Even the Mattel toy story is marred. An executive in China committed suicide rather than face the impending attacks that because a contractor he selected sold the company lead based paint.
China is the third most progressive country on the planet (behind Cuba and North Korea). When you read the historical accounts of the People's revolution, Zhang Shuhong is correct in deducing that suicide is preferable to being struggled against.
It turns out that China also is suffering a mine disaster at the moment. Much of the thought in China is still based on Marx's material dialectics. Reports claim that the mine leaders aren't even engaged in an awkward Bob Murray style conversation with the workers. They are holed up while the families riot.
I wish people understood this. The confrontational style that underlies leftist thinking leads directly to people separated in warring camps.
Sadly, the left seems to have found the perfect tact for preventing the use of arbitration in class action style lawsuits. What they do is find cases where a monopoly (or even a former monopoly) wants to use an arbitration clause in a contract. By using monopolies as the case study for arbitration, they can trigger wealth envy and set the legions of progressive thugs on the net and in the media against arbitration. Most progressive bloggers are simply too dense to realize that the same ruling in the ATT Wireless case applies to all companies.
Small companies that were hoping to gain a competitive advantage by leaning on arbitration are now in a situation where their liability exposure suddenly skyrocketed with this ninth district court ruling.

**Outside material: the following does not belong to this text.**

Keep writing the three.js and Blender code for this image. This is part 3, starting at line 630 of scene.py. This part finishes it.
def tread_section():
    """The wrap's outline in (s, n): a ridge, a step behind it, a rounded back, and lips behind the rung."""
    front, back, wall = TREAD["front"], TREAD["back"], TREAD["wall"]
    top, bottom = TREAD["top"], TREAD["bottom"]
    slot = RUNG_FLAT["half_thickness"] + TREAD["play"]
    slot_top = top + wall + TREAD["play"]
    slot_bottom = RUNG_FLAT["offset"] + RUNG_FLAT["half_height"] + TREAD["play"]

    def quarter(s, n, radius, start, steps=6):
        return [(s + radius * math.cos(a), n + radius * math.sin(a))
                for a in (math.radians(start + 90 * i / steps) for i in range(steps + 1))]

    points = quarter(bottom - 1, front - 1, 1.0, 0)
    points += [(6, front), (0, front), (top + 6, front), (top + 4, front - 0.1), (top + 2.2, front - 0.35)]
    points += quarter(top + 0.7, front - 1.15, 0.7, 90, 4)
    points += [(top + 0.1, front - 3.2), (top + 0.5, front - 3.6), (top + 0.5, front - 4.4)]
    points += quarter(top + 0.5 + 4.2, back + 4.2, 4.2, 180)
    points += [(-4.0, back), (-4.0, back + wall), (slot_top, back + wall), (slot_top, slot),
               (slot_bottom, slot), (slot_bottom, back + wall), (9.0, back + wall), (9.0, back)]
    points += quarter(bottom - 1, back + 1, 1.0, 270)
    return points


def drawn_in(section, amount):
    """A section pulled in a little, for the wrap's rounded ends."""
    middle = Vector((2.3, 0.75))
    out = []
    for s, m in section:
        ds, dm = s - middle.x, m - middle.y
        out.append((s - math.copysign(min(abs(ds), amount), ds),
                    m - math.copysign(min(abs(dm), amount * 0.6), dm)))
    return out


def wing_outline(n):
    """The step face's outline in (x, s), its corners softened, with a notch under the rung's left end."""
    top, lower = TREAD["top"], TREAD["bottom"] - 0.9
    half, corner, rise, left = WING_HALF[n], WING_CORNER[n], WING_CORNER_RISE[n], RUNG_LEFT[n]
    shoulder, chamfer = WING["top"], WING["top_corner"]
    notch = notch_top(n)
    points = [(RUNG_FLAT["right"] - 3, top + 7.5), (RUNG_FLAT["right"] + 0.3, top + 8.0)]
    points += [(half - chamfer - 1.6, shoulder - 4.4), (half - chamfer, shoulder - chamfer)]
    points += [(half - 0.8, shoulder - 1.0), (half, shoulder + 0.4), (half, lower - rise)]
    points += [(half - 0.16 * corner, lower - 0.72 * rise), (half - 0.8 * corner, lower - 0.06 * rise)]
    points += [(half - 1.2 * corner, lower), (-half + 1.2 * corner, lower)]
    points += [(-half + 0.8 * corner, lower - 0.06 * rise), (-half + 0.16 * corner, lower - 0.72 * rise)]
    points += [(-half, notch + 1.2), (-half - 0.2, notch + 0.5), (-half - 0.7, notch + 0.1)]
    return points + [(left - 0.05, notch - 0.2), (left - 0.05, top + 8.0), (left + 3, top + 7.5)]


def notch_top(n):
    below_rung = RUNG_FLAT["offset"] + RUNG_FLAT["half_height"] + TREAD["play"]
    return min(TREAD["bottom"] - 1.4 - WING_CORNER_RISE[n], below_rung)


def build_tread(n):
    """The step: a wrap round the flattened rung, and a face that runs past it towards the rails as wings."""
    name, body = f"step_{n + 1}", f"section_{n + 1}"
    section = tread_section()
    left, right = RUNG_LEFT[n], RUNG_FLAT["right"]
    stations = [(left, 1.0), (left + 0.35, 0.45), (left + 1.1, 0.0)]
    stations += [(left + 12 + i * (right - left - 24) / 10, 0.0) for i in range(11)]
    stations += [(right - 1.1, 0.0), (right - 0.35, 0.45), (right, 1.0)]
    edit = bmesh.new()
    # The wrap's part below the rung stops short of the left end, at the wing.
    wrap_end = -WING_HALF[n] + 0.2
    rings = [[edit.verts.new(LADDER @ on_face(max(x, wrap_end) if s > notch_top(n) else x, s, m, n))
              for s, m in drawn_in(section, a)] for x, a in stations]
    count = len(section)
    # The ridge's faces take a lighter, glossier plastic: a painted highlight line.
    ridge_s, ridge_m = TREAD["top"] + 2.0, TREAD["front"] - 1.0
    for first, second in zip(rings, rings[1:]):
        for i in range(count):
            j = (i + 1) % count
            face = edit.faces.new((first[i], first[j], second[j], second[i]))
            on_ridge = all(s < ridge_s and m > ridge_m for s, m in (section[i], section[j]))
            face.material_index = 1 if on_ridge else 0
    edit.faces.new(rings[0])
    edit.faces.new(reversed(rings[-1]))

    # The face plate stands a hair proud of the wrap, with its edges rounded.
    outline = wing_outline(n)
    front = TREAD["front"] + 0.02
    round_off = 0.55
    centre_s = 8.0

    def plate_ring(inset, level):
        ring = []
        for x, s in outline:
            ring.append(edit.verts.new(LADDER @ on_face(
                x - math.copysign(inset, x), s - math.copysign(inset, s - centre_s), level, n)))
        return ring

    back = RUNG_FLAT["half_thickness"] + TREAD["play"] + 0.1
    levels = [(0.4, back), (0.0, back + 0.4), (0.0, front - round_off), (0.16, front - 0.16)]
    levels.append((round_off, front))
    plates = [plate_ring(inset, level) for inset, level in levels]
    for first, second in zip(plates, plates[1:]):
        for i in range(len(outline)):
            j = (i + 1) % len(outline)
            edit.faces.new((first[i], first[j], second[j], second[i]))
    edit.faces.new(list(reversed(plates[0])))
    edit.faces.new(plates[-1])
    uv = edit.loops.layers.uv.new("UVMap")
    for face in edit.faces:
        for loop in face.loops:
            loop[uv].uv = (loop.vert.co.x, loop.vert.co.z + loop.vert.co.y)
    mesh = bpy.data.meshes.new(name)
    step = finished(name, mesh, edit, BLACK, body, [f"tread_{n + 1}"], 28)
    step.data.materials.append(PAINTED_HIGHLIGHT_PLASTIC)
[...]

Although ATT Wirelss lost this case, they actually won it because it mainstains the litigation barrier that helps keep small, nimbler firms out of the lucrative cellular market. ATT Wireless need simply raise their price to cover the cost of the ruling and The Corporation is as large and as entrenched as ever.
1 comment:
Another gem from the 9th Circuit; the most overturned circuit court in the nation. I wonder what happened to the Bush administration plan to split it into three smaller geographical areas in order to reduce its adverse impact.